Hey, Shmoopers. Have you read John Barling's analysis over in the "Characters" section? Because Lazarus is a biblical reference, and if we do say so ourselves, we've done a pretty good job unpacking this component of the Lazarus bird as a symbol over there. So scoot on over, and then come right back here, okay? We'll wait.

Okay. You back? You ready? Let's go.

Here's the deal with this Lazarus bird and it's appearance in Lily:

There's this woodpecker that's been extinct for, like, sixty years. Only, this guy from Oregon or something was down here and he thinks he saw one. (3.78)

Pretty cool, right? That's the kind of thing towns throw annual festivals and fun runs for, luring in folks from out of town and putting Lily on the map. Alas, there's no such miracle in store for either the town of Lily or John Barling. The town dutifully waits for proof of the bird's arrival, but Barling can't produce anything other than grainy photos that could just be—and indeed, are—a normal woodpecker.

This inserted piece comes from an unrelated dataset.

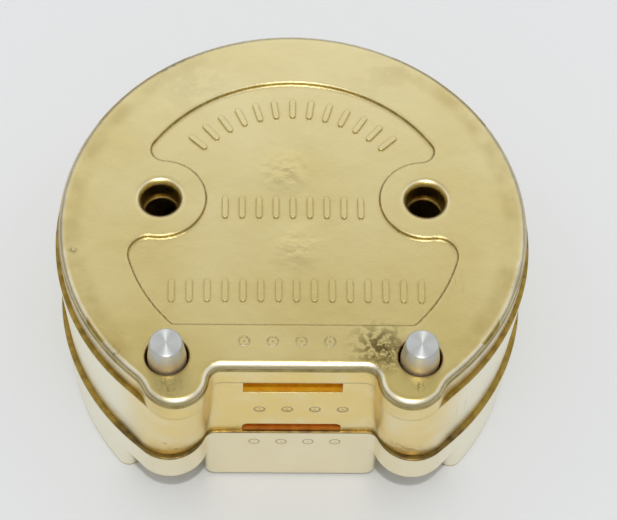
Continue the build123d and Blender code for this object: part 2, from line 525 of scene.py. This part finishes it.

The bird, then, comes to represent failed hope. Barling will only be known for lies instead of an incredible discovery, and the town no longer expects any glory for itself. But insofar as this is true, the bird also represents a return to the status quo. Barling can return from whence he came, and nobody has to know about his failure, and life as usual resumes in Lily. With so many religious references—and here, we're thinking specifically of Cabot's fall (more on that in the "Characters" section)—this isn't so much a failure, as stasis winning out over change.

For the town of Lily, the only revelation is that there isn't any revelation coming their way at all.